Making Yogurt Marination
- Take greek yogurt or thick curd or hung curd in a mixing bowl.
- Add the following spices and herbs – ginger-garlic paste, carom seeds, kashmiri red chili powder, garam masala powder, chaat masala powder, coriander powder, dry fenugreek leaves, turmeric powder and black salt or regular salt as required.
- Mix very well.
- Now add light cream and gram flour. Again mix very well.
- You can also add 1 to 2 drops of natural color orange extract. This is optional.
- Mix again very well.
- Check the taste of the marination and add more black salt or regular salt if required.
- Now add the peeled par-cooked potatoes in the yogurt marination.
- Mix very well. Cover and allow to marinate for 30 minutes or for a couple of hours.
Grilling Tandoori Aloo In Oven
- Thread the potatoes on a bamboo skewer and place them on a baking tray which has been lined with a foil or parchment paper.
- Place the tray in the oven which has been preheated at 250 degrees C/482 degrees F for 10 to 15 minutes. Grill the aloo tikka at the same temperature of 250 degrees Celsius/482 degrees F for 20 to 25 minutes or till the potatoes become golden with a few charred spots.
- Whilst baking, remove the potatoes once or twice. Turn over the skewers and brush lightly with some oil.
Pan frying aloo tikka
- Heat 3 tablespoons oil or as required in a shallow frying pan or skillet.
- Coat each tikka with the marination and place them in the hot oil. You can fry in batches too.
- Pan fry on a medium-low to medium heat.
- When one side becomes slightly crisp and cooked, turn each potato piece and fry their other sides.
- Fry till the potatoes become crisp and the marination masala coating the potatoes, has also become crisp and golden.
- Place aloo tikka on a kitchen paper towel.
- Serve the Tandoori Aloo with mint chutney accompanied with onion and lemon slices.
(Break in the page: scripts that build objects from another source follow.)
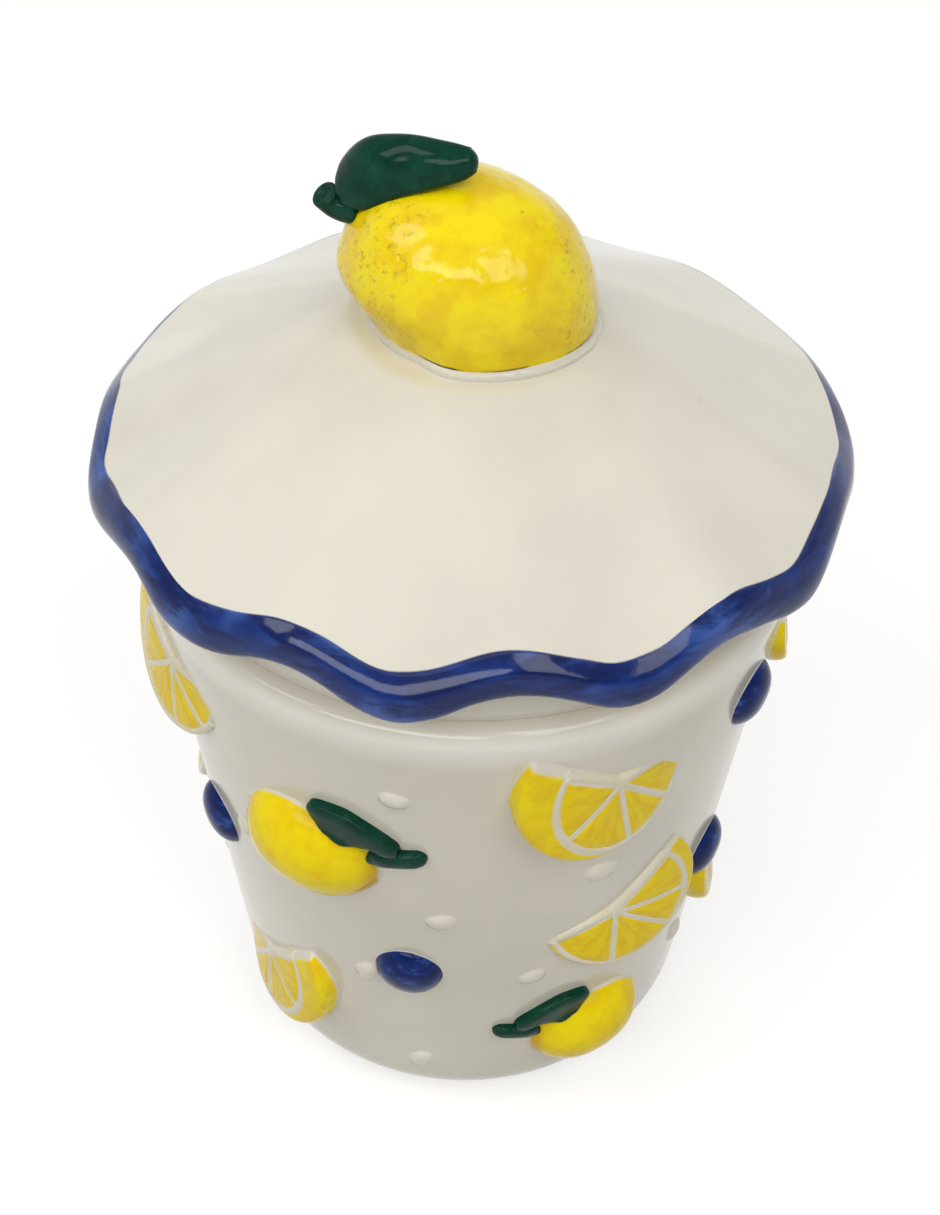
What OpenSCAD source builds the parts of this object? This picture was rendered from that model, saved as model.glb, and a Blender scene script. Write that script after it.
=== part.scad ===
// Covered jam pot of glazed earthenware: a tapered pot with lemons, lemon slices and berries
// in relief, and a domed lid with a ruffled brim, a rolled blue rim and a lemon for a knob.
// The origin is the centre of the foot's resting face. +Z is up and the front looks along -Y.

/* [Pot] */
// Height of the pot from the table to the rim that carries the lid
pot_height = 96; // [88:1:106]
// Radius at which the wall's slope meets the rim
rim_r = 46.4; // [45:0.2:49]
// Radius at which the wall's slope meets the table
base_r = 35.6; // [34.4:0.2:38]
// Outer radius of the flat foot
foot_r = 26; // [25:0.2:31]
// Thickness of the pot's wall
wall_thick = 5.2; // [4.6:0.1:6]
// Thickness of the pot's floor
floor_thick = 6; // [5:0.2:8]
// Radius of the rounded shoulder under the lid
shoulder_round = 2.6; // [2:0.1:3]
// Radius of the rounded inner edge of the mouth
mouth_round = 0.9; // [0.5:0.1:1.2]
// Radius of the fillet between the floor and the wall inside
floor_round = 7; // [4:0.5:10]
// Width of the ring that the pot stands on
foot_width = 4.5; // [3:0.5:7]
// Depth of the recess inside the foot's ring
foot_recess = 1.4; // [0.8:0.2:2.4]

/* [Lid] */
// How far the lid's rim reaches beyond the pot's rim
lid_overhang = 5.6; // [4.6:0.1:7]
// Height of the rolled rim's lower edge above the pot's rim
brim_height = 9.6; // [8:0.2:12]
// Rise of the dome from the rolled rim to the knob
dome_rise = 16; // [12:0.5:20]
// Thickness of the dome
dome_thick = 4.6; // [4:0.2:5.2]
// Radius of the flat on top that carries the knob
knob_flat_r = 16.6; // [16.2:0.2:19]
// Number of lobes of the ruffled brim
lobes = 11; // [8:1:14]
// How far a lobe stands out sideways at the rim
ruffle_out = 0.6; // [0.3:0.1:1]
// How far a lobe dips at the rim
ruffle_dip = 1.3; // [0.4:0.1:2]
// Height of the rolled rim
roll_height = 5.8; // [5:0.2:7]
// Thickness of the rolled rim
roll_thick = 3.8; // [3:0.2:4.6]
// Depth of the ring that locates the lid inside the mouth
ring_depth = 6.5; // [4:0.5:9]
// Thickness of the locating ring
ring_thick = 3.4; // [2.8:0.2:3.8]
// Clearance between the locating ring and the mouth
ring_gap = 0.8; // [0.5:0.1:1.4]
// Thickness of the wall that lifts the dome off the pot's rim
skirt_thick = 4.2; // [3.8:0.1:5]

/* [Knob] */
// Length of the knob's lemon from tip to tip
knob_length = 35; // [31:0.5:37]
// Largest radius of the knob's lemon
knob_r = 14.2; // [12.5:0.1:15]
// Height of the lemon's middle above the flat that it sits on
knob_lift = 5.4; // [4:0.2:7]
// Height of the bead of slip around the lemon's foot
bead_height = 1.2; // [0.8:0.1:2]
// Width of the bead of slip around the lemon's foot
bead_width = 1.1; // [0.7:0.1:1.5]
// Length of the knob's leaf
knob_leaf_length = 19; // [16:0.5:21]
// Width of the knob's leaf
knob_leaf_width = 10.5; // [8:0.5:12]
// Thickness of the knob's leaf
knob_leaf_thick = 4; // [3:0.2:5]
// Radius of the knob's stalk
knob_stalk_r = 2.3; // [1.8:0.1:2.8]
// Length of the knob's stalk
knob_stalk_length = 7.5; // [6:0.5:9]

/* [Relief] */
// Length of a whole lemon on the wall
fruit_length = 24; // [20:0.5:26]
// Radius of a whole lemon on the wall
fruit_r = 8.8; // [7.5:0.1:9.5]
// How far a whole lemon stands out from the wall
fruit_proud = 5.6; // [4:0.2:7]
// Length of a leaf on the wall
leaf_length = 15; // [12:0.5:17]
// Width of a leaf on the wall
leaf_width = 5; // [4:0.5:6.5]
// How far a leaf stands out from the wall
leaf_proud = 4.2; // [3.4:0.2:5]
// Length of a stalk on the wall
stalk_length = 6.5; // [5:0.5:8]
// Radius of a stalk on the wall
stalk_r = 1.4; // [1:0.1:1.8]
// Radius of the largest lemon slice
slice_r = 14.2; // [12:0.2:15]
// Height of the dome that a slice is cut from
slice_dome = 10.4; // [9:0.2:12]
// How far a slice's cut face stands out from the wall in the middle of its straight side
slice_proud = 1; // [0.8:0.1:2]
// Width of the white pith lines
pith_width = 1.1; // [0.8:0.1:1.4]
// Depth of the pith lines below the flesh
pith_depth = 1; // [0.6:0.1:1.4]
// Radius of a berry
berry_r = 4.8; // [4:0.1:5.6]
// How far a berry stands out from the wall
berry_proud = 2.3; // [1.8:0.1:3]
// Radius of a white droplet
droplet_r = 1.8; // [1.2:0.1:2.4]
// How far a droplet stands out from the wall
droplet_proud = 1; // [0.6:0.1:1.2]

/* [Hidden] */
$fn = 48;

// One overrun serves every cut.
overrun = 2;

// Slope of the wall, and the angle that it leans out by
slope = (rim_r - base_r) / pot_height;
lean = atan(slope);

function wall_r(z) = base_r + slope * z;
function inner_r(z) = wall_r(z) - wall_thick / cos(lean);

// The rounding at the foot is the one that touches both the table and the wall.
foot_round = (base_r - foot_r) / (1 / cos(lean) - slope);

// The flat rim that the lid sits on lies between these two radii.
seat_outer_r = wall_r(pot_height - shoulder_round) - shoulder_round / cos(lean);
seat_inner_r = inner_r(pot_height - mouth_round) + mouth_round / cos(lean);

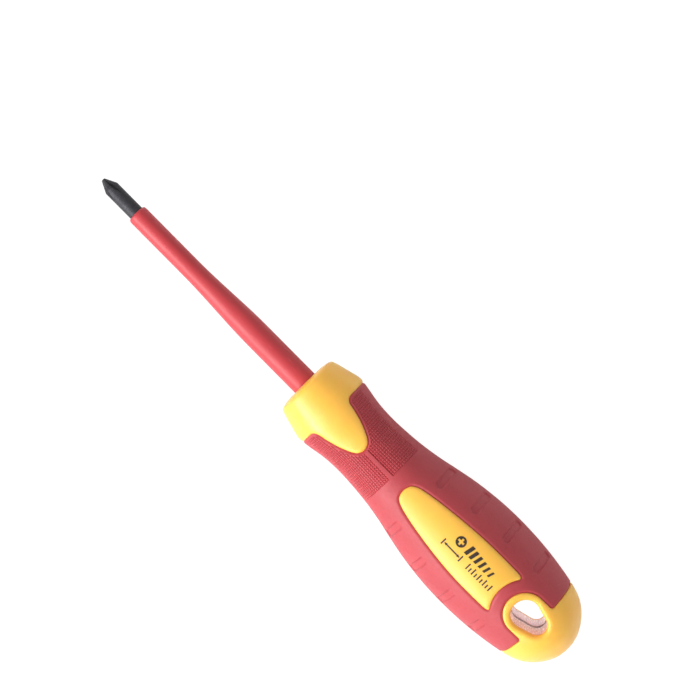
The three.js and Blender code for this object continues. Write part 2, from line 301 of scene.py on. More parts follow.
class Seam:
    """One edge of a skin, as (u, angle) points with the skin on the left-hand side."""

    def __init__(self, form, path, edge, loop=False, hole=False, gap=SEAM / 2):
        self.form = form
        self.path = path
        self.width, self.depth, self.fullness = edge
        self.loop = loop
        self.hole = hole
        self.gap = gap

    @classmethod
    def across(cls, form, x, plan, edge, spacing, way=1):
        """A seam round the front half at x, whose middle part is drawn in the plan view.

        way = -1 runs it backwards, for the skin behind it.
        """
        middle = form.under(resample(plan, spacing))
        u = form.u_at(x)
        count = round((QUARTER - middle[-1, 1]) * form.radius(u) / spacing)
        flank = np.linspace(QUARTER, middle[-1, 1], count, endpoint=False)[::-1]
        upper = np.column_stack([np.full(count, u), flank])
        path = np.vstack([upper[::-1] * (1, -1), middle, upper])
        return cls(form, path[::way], edge)

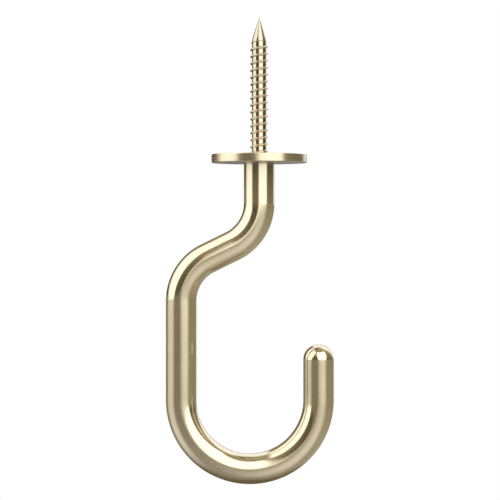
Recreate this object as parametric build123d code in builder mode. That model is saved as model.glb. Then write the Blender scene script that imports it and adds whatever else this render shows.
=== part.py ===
"""Ceiling hook: wood screw, round ceiling plate and bent round rod in one piece.

Millimetres, +Z up. The origin is the centre of the plate's upper face, the face that meets the
ceiling. The screw stands up from it along +Z, and the hook lies in the XZ plane and opens to +X.
"""
from build123d import *
import math
import os

# ---- driving dimensions ---------------------------------------------------------------------

# bent rod, from the plate down to the rounded nose
rod_diameter = 8.0
stem_length = 10.55          # straight rod under the plate, before the neck bends
neck_bend_radius = 12.5      # both bends of the neck, at the middle of the rod
neck_run = 7.2               # straight slope between the two bends
shank_offset = 20.45         # from the screw's axis to the axis of the shank
shank_length = 26.0          # straight part of the shank
bowl_inner_radius = 14.0     # the round seat that a load hangs in
nose_length = 10.6           # straight rod past the bowl, before the rounded end

# ceiling plate
plate_diameter = 25.0
plate_thickness = 2.25
plate_edge_chamfer = 0.2

# wood screw
screw_length = 36.05         # ceiling face to the point
core_diameter = 3.77
point_length = 6.1
point_shoulder_radius = 5.0  # blends the cone into the core
thread_pitch = 1.82
thread_depth = 0.5
thread_angle = 60.0          # between the two flanks, degrees
thread_first_crest = 0.97    # height of the lowest crest on the +X side
thread_end_gap = 0.15        # the thread has faded out this far below the shoulder
thread_fade_steepness = 1.1  # slope of the fade, as a multiple of the slope of the point
thread_root_overlap = 0.15   # how deep the thread is rooted in the core
foot_flare_margin = 0.2      # the flare at the screw's foot reaches this far past the thread

# ---- sizes that follow ----------------------------------------------------------------------

rod_radius = rod_diameter / 2
bowl_radius = bowl_inner_radius + rod_radius

# the neck leans as far as it must to carry the shank out to its offset
neck_reach = math.hypot(2 * neck_bend_radius, neck_run)
neck_angle = math.degrees(
    math.atan2(2 * neck_bend_radius, neck_run)
    + math.asin((shank_offset - 2 * neck_bend_radius) / neck_reach)
)

core_radius = core_diameter / 2
foot_flare = thread_depth + foot_flare_margin
shoulder_height = screw_length - point_length
thread_start = thread_first_crest - thread_pitch
ridge_height = thread_depth + thread_root_overlap
ridge_half_base = ridge_height * math.tan(math.radians(thread_angle / 2))

# the fade is a cone that meets the core a little below the shoulder; it is steeper than the
# point, so that past the shoulder it stays inside the metal
fade_slope = thread_fade_steepness * core_radius / point_length
fade_margin = 2 * thread_root_overlap
fade_end = shoulder_height - thread_end_gap
fade_bottom = fade_end - (thread_depth + fade_margin) / fade_slope
fade_top = fade_end + fade_margin / fade_slope
thread_turns = math.ceil((fade_top - thread_start) / thread_pitch) + 1

# ---- thread: a ridge swept along a right-hand helix, faded out towards the point -------------

with BuildPart() as screw_thread:
    with BuildLine() as root_line:
        # one edge for each turn keeps every flank face short
        for turn in range(thread_turns):
            Helix(
                pitch=thread_pitch,
                height=thread_pitch,
                radius=core_radius,
                center=(0, 0, thread_start + turn * thread_pitch),
            )
    first_turn = root_line.edges().sort_by(Axis.Z)[0]
    ridge_plane = Plane(origin=first_turn @ 0, x_dir=(1, 0, 0), z_dir=first_turn % 0)
    with BuildSketch(ridge_plane) as ridge_section:
        with BuildLine():
            Polyline(
                (-thread_root_overlap, -ridge_half_base),
                (thread_depth, 0),
                (-thread_root_overlap, ridge_half_base),
                close=True,
            )
        make_face()
    sweep(is_frenet=True)

    with BuildSketch(Plane.XZ) as fade_section:
        with BuildLine():
            Polyline(
                (0, thread_start - thread_pitch),
                (core_radius + thread_depth + fade_margin, thread_start - thread_pitch),
                (core_radius + thread_depth + fade_margin, fade_bottom),
                (core_radius - fade_margin, fade_top),
                (0, fade_top),
                close=True,
            )
        make_face()
    revolve(axis=Axis.Z, mode=Mode.INTERSECT)

# ---- the hook -------------------------------------------------------------------------------

with BuildPart() as ceiling_hook:
    # plate, screw core and point are round about one axis
    with BuildSketch(Plane.XZ) as turned_section:
        with BuildLine():
            Polyline(
                (0, -plate_thickness),
                (plate_diameter / 2, -plate_thickness),
                (plate_diameter / 2, 0),
                (core_radius, 0),
                (core_radius, shoulder_height),
                (0, screw_length),
                close=True,
            )
        make_face()
        rim_corners = turned_section.vertices().group_by(Axis.X)[-1]
        chamfer(rim_corners, length=plate_edge_chamfer)
        foot_corner = turned_section.vertices().sort_by_distance((core_radius, 0))[0]
        chamfer(foot_corner, length=foot_flare)
        shoulder = turned_section.vertices().sort_by_distance((core_radius, shoulder_height))[0]
        fillet(shoulder, radius=point_shoulder_radius)
    revolve(axis=Axis.Z)
    add(screw_thread.part)

    # the rod follows straight runs joined by tangent arcs
    with BuildLine(Plane.XZ) as rod_path:
        stem = Line((0, -plate_thickness), (0, -plate_thickness - stem_length))
        upper_bend = JernArc(stem @ 1, stem % 1, neck_bend_radius, -neck_angle)
        slope = PolarLine(upper_bend @ 1, neck_run, direction=upper_bend % 1)
        lower_bend = JernArc(slope @ 1, slope % 1, neck_bend_radius, neck_angle)
        shank = PolarLine(lower_bend @ 1, shank_length, direction=lower_bend % 1)
        bowl = JernArc(shank @ 1, shank % 1, bowl_radius, 180)
        nose = PolarLine(bowl @ 1, nose_length, direction=bowl % 1)
    with BuildSketch(Plane(origin=stem @ 0, z_dir=stem % 0)) as rod_section:
        Circle(rod_radius)
    sweep()

    with Locations(nose @ 1):
        Sphere(rod_radius, arc_size1=0, align=(Align.CENTER, Align.CENTER, Align.MIN))

ceiling_hook.part.label = "ceiling_hook"

os.makedirs("parts", exist_ok=True)
export_step(ceiling_hook.part, "parts/ceiling_hook.step")

overall = ceiling_hook.part.bounding_box()
seat = bowl @ 0.5
print("neck leans", round(neck_angle, 2), "degrees from the screw's axis")
print("overall size", overall.size)
print("lowest and highest", overall.min, overall.max)
print("middle of the rod under the load", seat)
print("solids", len(ceiling_hook.part.solids()), "volume", round(ceiling_hook.part.volume, 1))
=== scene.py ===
# %% [markdown]
# # A screw-in ceiling hook
# The hook is one piece of plated steel: a wood screw, a round plate that stops against the
# ceiling, and an 8 mm rod bent through a neck into an open bowl with a rounded nose. The packed
# model already holds its true size and place, so everything here is measured from that frame.
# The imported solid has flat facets, and polished metal shows every facet as a broken reflection,
# so each form is made again from the same sizes with a fine, smooth mesh.

# %% Load the frame and keep its box
import math

import bpy
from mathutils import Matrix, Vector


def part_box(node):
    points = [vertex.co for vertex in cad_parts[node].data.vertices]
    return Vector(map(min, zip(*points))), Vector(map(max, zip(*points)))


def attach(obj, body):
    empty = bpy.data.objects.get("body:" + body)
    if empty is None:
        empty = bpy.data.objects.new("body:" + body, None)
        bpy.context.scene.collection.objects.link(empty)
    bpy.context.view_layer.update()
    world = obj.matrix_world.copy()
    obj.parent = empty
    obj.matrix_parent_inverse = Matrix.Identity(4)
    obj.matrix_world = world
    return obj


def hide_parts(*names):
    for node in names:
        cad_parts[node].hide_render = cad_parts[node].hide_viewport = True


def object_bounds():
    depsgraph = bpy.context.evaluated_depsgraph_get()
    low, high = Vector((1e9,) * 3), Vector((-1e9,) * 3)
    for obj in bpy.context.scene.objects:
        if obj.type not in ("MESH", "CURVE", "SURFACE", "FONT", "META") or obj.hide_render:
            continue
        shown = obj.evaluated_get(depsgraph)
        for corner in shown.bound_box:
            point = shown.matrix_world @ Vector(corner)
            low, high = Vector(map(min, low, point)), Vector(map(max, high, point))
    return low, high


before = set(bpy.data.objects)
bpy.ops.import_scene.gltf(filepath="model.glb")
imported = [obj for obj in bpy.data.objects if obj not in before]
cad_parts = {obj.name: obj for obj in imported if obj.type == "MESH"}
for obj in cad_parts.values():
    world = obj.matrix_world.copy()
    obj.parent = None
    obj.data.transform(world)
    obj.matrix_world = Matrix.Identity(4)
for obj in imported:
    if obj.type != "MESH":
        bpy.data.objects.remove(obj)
NODE = "ceiling_hook"
BODY = "root"
cad_low, cad_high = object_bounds()
low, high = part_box(NODE)
print("frame box, mm:", [round(v * 1000, 2) for v in (*low, *high)])

# %% [markdown]
# ## Sizes
# Blender works in metres and hardware is drawn in millimetres, so one factor turns the sizes
# round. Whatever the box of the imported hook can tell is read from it: the plate is as wide as
# the box is deep, the screw is as tall as its top, and the bowl fills its bottom. Only sizes
# that no box can show are written down here.

# %% Driving sizes, and those that follow
MM = 0.001

rod_radius = 4.0 * MM
stem_length = 10.55 * MM
neck_radius = 12.5 * MM
neck_run = 7.2 * MM
plate_thickness = 2.25 * MM
plate_edge = 0.2 * MM
core_radius = 1.885 * MM
point_length = 6.1 * MM
shoulder_radius = 5.0 * MM
foot_flare = 0.7 * MM
thread_pitch = 1.82 * MM
thread_depth = 0.5 * MM
thread_root = 0.15 * MM
crest_round = 0.15 * MM
thread_first_crest = 0.97 * MM
thread_end_gap = 0.15 * MM
fade_steepness = 1.1

plate_radius = (high.y - low.y) / 2
screw_length = high.z
shank_x = low.x + rod_radius
nose_x = high.x - rod_radius
bowl_radius = (nose_x - shank_x) / 2
bowl_z = low.z + rod_radius + bowl_radius
nose_length = 10.6 * MM
neck_reach = math.hypot(2 * neck_radius, neck_run)
neck_angle = math.degrees(
    math.atan2(2 * neck_radius, neck_run)
    + math.asin((-shank_x - 2 * neck_radius) / neck_reach)
)
print("plate radius", round(plate_radius / MM, 2), "bowl radius", round(bowl_radius / MM, 2))
print("the neck leans", round(neck_angle, 1), "degrees")

# %% [markdown]
# ## Node trees as sums
# Geometry and shader trees are both chains of small sums. A thin wrapper round a node's output
# lets those sums be written with plain signs, and one method adds any other node: its settings
# are given first, then a value or a link for each socket.

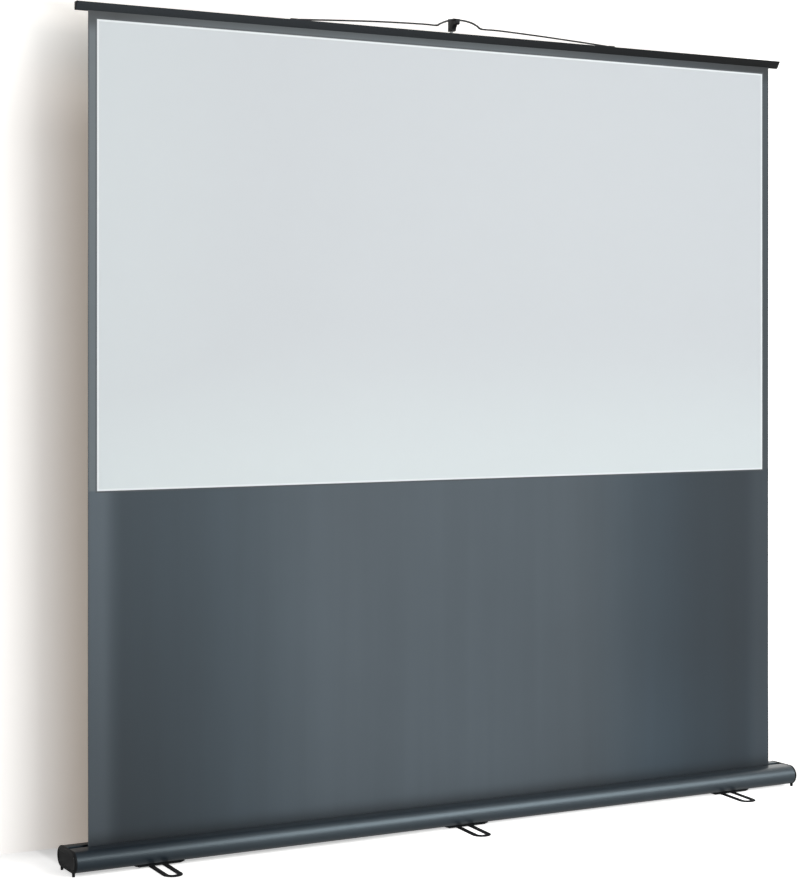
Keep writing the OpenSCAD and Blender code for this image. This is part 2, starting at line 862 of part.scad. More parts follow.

You can also sprinkle some chaat masala on top of the Aloo Tikka while serving.
- Both baby potatoes or small potatoes and regular potatoes work well. You could also use new potatoes.
- Remember not to cook the potatoes fully. They should be half-cooked or undercooked. If the potatoes are cooked all the way through, they will crumble or become a mush when mixing with the yogurt marinade.
- Reduce kashmiri red chilli powder for a less spicy tandoori aloo.
- For a vegan version of tandoori aloo you can use cashew yogurt or almond yogurt. Omit adding the cream.